Aber ich bin überzeugt, dass wir letztlich doch immer irgendetwas (zurück-)bekommen. Und sei es das gute Gefühl, dass uns ein solche altruistisches Verhalten beschert: Ich fühle mich gut, weil ich etwas Gutes getan habe, anderen helfen, ihnen eine Freude bereiten konnte. Oder ich bin einfach dankbar, weil mir selbst im Leben schon viel Gutes widerfahren ist und will deshalb etwas zurückgeben – an das Leben, an andere Menschen. Und da ist er dann doch wieder – der Ausgleich.

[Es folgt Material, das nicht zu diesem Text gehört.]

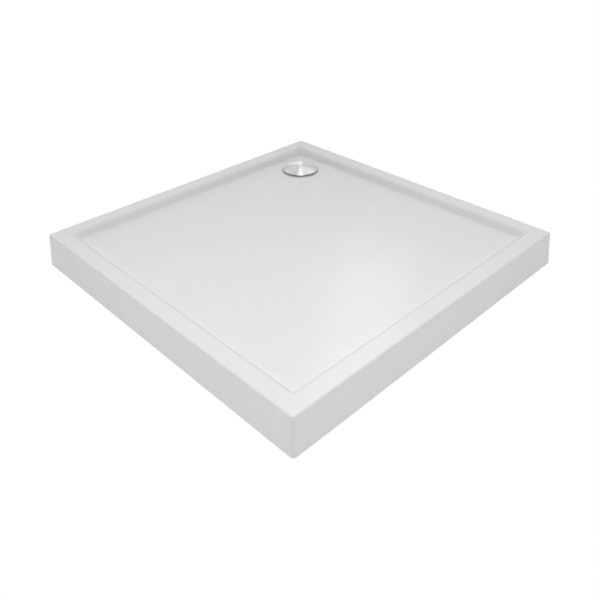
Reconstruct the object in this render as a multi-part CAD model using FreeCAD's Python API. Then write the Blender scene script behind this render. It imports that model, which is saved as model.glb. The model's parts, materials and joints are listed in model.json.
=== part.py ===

Ich wünsche Ihnen ein besinnliches Weihnachtsfest mit ganz viel Liebe, Frieden und Leichtigkeit im Nehmen und Geben.

 

Das besondere Geschenk

Eine weise Frau reiste durch die Berge. Eines Tages fand sie dort in einem Bachlauf einen sehr, sehr wertvollen Stein.

Am nächsten Tag traf sie einen anderen Wanderer. Der Mann war hungrig und die weise Frau öffnete ihre Tasche, um mit ihm ihr Brot zu teilen. Der Wanderer sah den wundervollen Stein in der Tasche.

“Gib mir den Stein” sagte er.

Die Frau reichte dem Mann ohne jedes Zögern den Stein. Der machte sich schnell davon, denn ihm war klar, dass der Stein sehr, sehr wertvoll war und dass er nun den Rest seines Lebens sorgenfrei verbringen konnte.

Einige Tage später kam der Mann jedoch zurück zu der weisen Frau und gab ihr den Stein wieder.

“Ich habe nachgedacht.” sagte er. “Ich weiß, wie wertvoll dieser Stein ist. Aber ich gebe ihn dir zurück. Das tue ich in der Hoffnung, dass du mir etwas viel Wertvolleres dafür schenken kannst. Bitte gib mir etwas von dem, was es dir möglich machte, mir diesen Stein zu schenken.”